Les risques de la grippe A (H1N1) chez la femme enceinte
Dès les premières semaines de la pandémie grippale à virus A (H1N1), il est apparu que les femmes enceintes étaient particulièrement exposées aux complications graves de cette infection. Ainsi sur les 1 088 premiers patients hospitalisés ou décédés aux Etats-Unis au cours des 3 premiers mois de l’épidémie, 10 % étaient des femmes enceintes alors qu’elles ne représentent qu’un peu plus de 1 % de la population aux Etats-Unis.
Pour mieux préciser ce risque et déterminer quels étaient les facteurs favorisants une forme grave chez la femme enceinte, une équipe californienne a entrepris une étude sur toutes les femmes en âge de procréer (âgées de 15 à 44 ans) admises dans les hôpitaux de Californie pour une infection à virus A (H1N1) entre le 23 avril et le 11 août 2009.
Sur 25 décès de femmes entre 15 et 44 ans, 8 concernaient des femmes enceintes ou en post-partum
Parmi ces 239 patientes, 94 étaient enceintes et 8 dans le post-partum immédiat (moins de 2 semaines). Cette surreprésentation des femmes enceintes n’est pas que le reflet de précautions particulières prises par les praticiens confrontés à une femme enceinte suspecte de grippe, mais également de la gravité des tableaux cliniques puisque 22 % des femmes enceintes ou en post-partum ont nécessité une admission en réanimation et que 8 sont décédées (contre 17 femmes non enceintes).
Le risque de formes graves est apparu majoré au deuxième et au troisième trimestre de la grossesse et dans le post-partum par rapport au premier trimestre de gestation (57 % des cas étaient au troisième trimestre de la grossesse, 37 % au second et 5 % seulement au premier).

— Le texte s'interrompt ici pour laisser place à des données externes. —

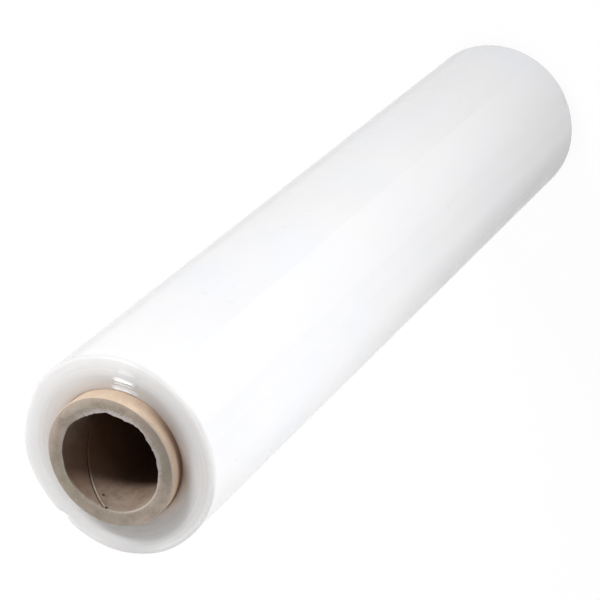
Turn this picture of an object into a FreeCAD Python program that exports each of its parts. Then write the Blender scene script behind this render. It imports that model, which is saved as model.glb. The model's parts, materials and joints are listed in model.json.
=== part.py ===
import FreeCAD, Part
import math
import os

# A roll of stretch wrap standing on one end, in millimetres. +Z runs up along the roll, and the
# origin is the centre of the bottom end of the cardboard core.

# Cardboard core: a spiral-wound paper tube that stands out of the film at both ends
core_bore = 52.0
core_wall = 7.5
core_overhang = 7.0
core_edge_break = 0.4

# Seam of the core's innermost ply: a narrow helical gap in the wall of the bore
seam_width = 0.8
seam_depth = 0.5
seam_lead = 120.0
seam_angle_at_top = 125.0

# Stretch film: one web wound on the core, each turn lying on the one below
film_width = 500.0
film_diameter = 103.0
film_edge_radius = 1.5

# Free end of the film: a straight step along the roll, from which the web winds inwards
free_end_step = 0.25
free_end_angle = -108.0

# End faces of the film: dished towards the core, with the turns in bands that fine grooves part,
# and a plain rim outside the last groove
end_dish = 2.2
band_count = 6
groove_depth = 0.3
rim_width = 1.5

core_length = film_width + 2 * core_overhang
core_radius = core_bore / 2 + core_wall
film_radius = film_diameter / 2
film_bottom = core_overhang
film_top = core_overhang + film_width

up = FreeCAD.Vector(0, 0, 1)


def point(radius, height):
    return FreeCAD.Vector(radius, 0, height)


def direction(angle):
    return FreeCAD.Vector(math.cos(math.radians(angle)), math.sin(math.radians(angle)), 0)


def plain_tube():
    """The core's wall turned about the axis, with its four cut edges slightly worn."""
    bore_radius = core_bore / 2
    edge = core_edge_break
    corners = [
        point(bore_radius + edge, 0),
        point(core_radius - edge, 0),
        point(core_radius, edge),
        point(core_radius, core_length - edge),
        point(core_radius - edge, core_length),
        point(bore_radius + edge, core_length),
        point(bore_radius, core_length - edge),
        point(bore_radius, edge),
    ]
    wall = Part.Face(Part.makePolygon(corners + corners[:1]))
    return wall.revolve(FreeCAD.Vector(), up, 360)


def seam_groove():
    """A rectangular section swept along a right-handed helix in the bore, past both ends."""
    bore_radius = core_bore / 2
    slope = math.atan(seam_lead / (math.pi * core_bore))
    half_height = seam_width / math.cos(slope) / 2
    run_out = 2 * half_height
    helix = Part.makeHelix(seam_lead, core_length + 2 * run_out, bore_radius)
    corners = [
        point(bore_radius - seam_depth, -half_height),
        point(bore_radius + seam_depth, -half_height),
        point(bore_radius + seam_depth, half_height),
        point(bore_radius - seam_depth, half_height),
    ]
    section = Part.makePolygon(corners + corners[:1])
    groove = Part.Wire(helix.Edges).makePipeShell([section], True, True)
    turned_at_top = 360 * (core_length + run_out) / seam_lead
    groove.rotate(FreeCAD.Vector(), up, seam_angle_at_top - turned_at_top)
    groove.translate(up * -run_out)
    return groove


def core_tube():
    return plain_tube().cut(seam_groove())


def dish_height(share):
    """Height of the top end, share of the way from the core to the last groove: a parabola."""
    return film_top - end_dish * (1 - share) ** 2


def end_bands(inset):
    """Edges of the top end's outline from the core outwards, two shallow slopes for each band.

    A band's crest lies on the dish and its sides run down into the grooves. inset shifts the
    outline towards the axis.
    """
    first_radius = core_radius - inset
    span = film_radius - film_edge_radius - rim_width - core_radius
    edges = []
    for band in range(band_count):
        start, middle, end = ((band + part) / band_count for part in (0, 0.5, 1))
        crest = point(first_radius + span * middle, dish_height(middle))
        inner = point(first_radius + span * start, dish_height(start) - groove_depth)
        outer = point(first_radius + span * end, dish_height(end) - groove_depth)
        edges.append(Part.makeLine(inner, crest))
        edges.append(Part.makeLine(crest, outer))
    return edges


def rim_and_edge(inset):
    """The top end's plain rim, and its soft outer edge: a quarter circle down to the side."""
    centre_radius = film_radius - inset - film_edge_radius
    rim_height = film_top - groove_depth
    centre_height = rim_height - film_edge_radius
    reach = film_edge_radius * math.sqrt(0.5)
    rim = Part.makeLine(point(centre_radius - rim_width, rim_height), point(centre_radius, rim_height))
    edge = Part.Arc(
        point(centre_radius, rim_height),
        point(centre_radius + reach, centre_height + reach),
        point(centre_radius + film_edge_radius, centre_height),
    ).toShape()
    return [rim, edge]


def mirrored(edges):
    """The same edges at the bottom end of the film."""
    middle = FreeCAD.Vector(0, 0, (film_bottom + film_top) / 2)
    return [edge.mirror(middle, up) for edge in edges]


def film_half_turn(start_angle, inset):
    """Half a turn of the film's section about an axis that is inset from the roll's own."""
    ends = end_bands(inset) + rim_and_edge(inset)
    ends += mirrored(ends)
    outer_radius = film_radius - inset
    first_radius = core_radius - inset
    inner_radius = core_radius - free_end_step
    inner_top = dish_height(0) - groove_depth
    inner_bottom = film_bottom + film_top - inner_top
    side_top = film_top - groove_depth - film_edge_radius
    side_bottom = film_bottom + film_top - side_top
    sides = [
        Part.makeLine(point(outer_radius, side_bottom), point(outer_radius, side_top)),
        Part.makeLine(point(first_radius, inner_top), point(inner_radius, inner_top)),
        Part.makeLine(point(inner_radius, inner_top), point(inner_radius, inner_bottom)),
        Part.makeLine(point(inner_radius, inner_bottom), point(first_radius, inner_bottom)),
    ]
    outline = Part.Wire(Part.sortEdges(ends + sides)[0])
    half = Part.Face(outline).revolve(FreeCAD.Vector(), up, 180)
    half.rotate(FreeCAD.Vector(), up, start_angle)
    return half


def film_roll():
    """Two half turns with their centres half a step apart, which together make one turn of a
    spiral: it comes round a whole step further in, and that step is the film's free end."""
    outer_half = film_half_turn(free_end_angle, 0)
    inner_half = film_half_turn(free_end_angle + 180, free_end_step / 2)
    inner_half.translate(direction(free_end_angle + 180) * (free_end_step / 2))
    turns = outer_half.fuse(inner_half)
    core_space = Part.makeCylinder(core_radius, core_length)
    return turns.cut(core_space)


def save(name, shape):
    solid = shape.Solids[0] if len(shape.Solids) == 1 else shape
    print(name, "solids", len(shape.Solids), "valid", shape.isValid(), "volume", round(shape.Volume))
    solid.exportStep("parts/" + name + ".step")


os.makedirs("parts", exist_ok=True)
save("core_tube", core_tube())
save("film_roll", film_roll())
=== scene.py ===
import json
import math

import bpy
import numpy as np
from mathutils import Matrix, Vector


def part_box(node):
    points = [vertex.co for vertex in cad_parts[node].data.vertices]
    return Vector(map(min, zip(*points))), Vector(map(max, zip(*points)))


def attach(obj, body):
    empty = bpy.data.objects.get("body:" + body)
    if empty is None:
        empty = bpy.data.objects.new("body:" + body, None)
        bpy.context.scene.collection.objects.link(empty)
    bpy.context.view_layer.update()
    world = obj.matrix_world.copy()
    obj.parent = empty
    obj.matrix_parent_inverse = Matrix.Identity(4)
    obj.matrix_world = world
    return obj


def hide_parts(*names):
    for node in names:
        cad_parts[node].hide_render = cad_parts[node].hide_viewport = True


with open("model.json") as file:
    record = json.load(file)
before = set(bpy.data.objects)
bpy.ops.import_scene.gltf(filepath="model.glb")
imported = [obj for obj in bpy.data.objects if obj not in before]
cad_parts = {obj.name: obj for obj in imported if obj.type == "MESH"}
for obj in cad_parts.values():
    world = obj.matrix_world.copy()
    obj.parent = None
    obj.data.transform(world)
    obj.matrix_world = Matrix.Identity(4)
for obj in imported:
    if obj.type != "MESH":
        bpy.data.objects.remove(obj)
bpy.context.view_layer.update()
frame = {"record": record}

# A hand roll of stretch film on a paper core, standing on its end. Metres, +Z up along the roll.

# Overall sizes, read from the frame
film_low, film_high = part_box("film_roll")
core_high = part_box("core_tube")[1]
film_radius = max(film_high[0], film_high[1])
film_bottom = film_low[2]
film_top = film_high[2]
core_radius = core_high[0]
core_top = core_high[2]
bore_radius = next(m["dims"]["r_mm"] for m in frame["record"]["mounts"] if m["name"] == "core_bore") / 1000


def sector(middle, half_width):
    """A stretch of the way round the roll, from degrees: the angles of its middle and half width."""
    return math.radians(middle), math.radians(half_width)


# Winding of the film
free_end_angle = math.radians(-108)
free_end_step = 0.00025
film_edge_radius = 0.0015
film_clearance = 0.00008
slow_wave = 0.00006
end_dish = 0.0022
band_count = 6
band_width = 0.0025
bands_edge = core_radius + band_count * band_width
band_fade = 0.0006
groove_depth = 0.00012
rings_per_band = 5

# Slopes of the layers' cut edges on the film's ends. In one patch some rings of them are steep
# and gleam, and are painted white as a painted highlight. Each ring is given by how far from the
# core it starts and ends, the middle and half of its angle round the roll, and how strong it is
ring_slope = 0.14
ring_rounding = 0.12
steep_slope_inside = 1.32
steep_slope_outside = 1.12
steep_roughness = 0.16
steep_fade = 0.0002
steep_ragged = 0.006
steep_rings = [
    (0.0006, 0.0032, *sector(-55, 10), 1.0),
    (0.0042, 0.0050, *sector(-54, 7.5), 0.6),
    (0.0060, 0.0080, *sector(-54.5, 7.5), 1.0),
    (0.0108, 0.0132, *sector(-56, 6), 0.35),
]

# A dent in the film's edge at the top end
dent_angle, dent_half_width = sector(95, 6)
dent_depth = 0.0014
dent_reach = 0.005

# Where the film is out of round at the top end: angle, half width and way outwards
film_bulges = [
    (*sector(136, 55), 0.0014),
    (*sector(58, 22), 0.0006),
    (*sector(26, 24), -0.0009),
]
bulge_reach = 0.08

# Creases on the film's side, which lie in long cells that slant either way. Most cells stay plain,
# and a crease's half width is a share of its cell
crease_slants = (0.4, -0.35)
crease_cell = (0.033, 0.0067, 1.0)
plain_cells = 0.975
crease_half_width = 0.085
side_relief = 0.0004

# Winding of the core
seam_lead = 0.120
seam_angle_at_top = math.radians(125)
seam_width = 0.0009
seam_depth = 0.0006
seam_lip = 0.00022
lip_depth = 0.030
ply_thickness = 0.0006
ply_relief = 0.00003
board_relief = 0.00005
board_sink = 0.00008
fibre_relief = 0.0003
cut_edge_radius = 0.0002
outer_edge_radius = 0.0004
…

De plus, les formes graves chez la femme enceinte ont paru être souvent facilitées par d’autres facteurs de risque puisque 34 % de ces femmes avaient également une pathologie favorisant les complications de la grippe (asthme dans 16 % des cas en particulier). Parmi les 18 femmes hospitalisées en réanimation, 12 ont donné naissance à 13 enfants (une paire de jumeaux). Aucun de ces nouveau-nés n’a nécessité de réanimation, ni n’a présenté de signes de grippe et tous ont survécus.
Un traitement tardif est un facteur de gravité
Un des facteurs de gravité mis en évidence par cette étude a été le retard à la mise en route d’un traitement antiviral (le risque relatif d’être admise en réanimation ou de décéder est apparu multiplié par 4,3 chez les femmes dont le traitement était débuté plus de 2 jours après le début des symptômes).
Cette étude a par ailleurs confirmé la négativité fréquente des tests de détection rapide de la grippe (38 % de faux négatifs dans cette série). Cette négativité a peut être contribué à retarder la mise en route du traitement et donc à accroître la morbi-mortalité. A cette occasion les auteurs rappellent que la décision de traiter par antiviraux un syndrome grippal doit reposer sur des critères cliniques et non sur les résultats d’un test rapide (sauf bien sûr dans les pays où, comme en France, le traitement est recommandé dans tous les cas).
Au total, tout en confirmant certaines données déjà connues, cette publication met l’accent sur le risque au cours du post-partum et sur la nécessité d’un traitement précoce. Les auteurs évoquent également un avantage potentiel de la vaccination des femmes enceintes : celui de diminuer considérablement le risque d’infection grippale pour la mère bien sûr mais aussi pour son enfant durant les 6 mois qui suivent la naissance.
Enfin, Janice Louie et col. soulignent le fait qu’avec une estimation à partir de ces données de 4,3 morts maternelles liées à la grippe A (H1N1) pour 100 000 naissances vivantes, il faut s’attendre à une augmentation significative de la mortalité maternelle dans les pays développés cette année (13,3/100 000 aux Etats-Unis en 2006 par exemple).
Louie Janice et coll.: Severe 2009 H1N1 influenza in pregnant and postpartum women in California. N Engl J Med 2009; publication avancée en ligne le 23 décembre 2009 (10.1056/NEJMoa0910444).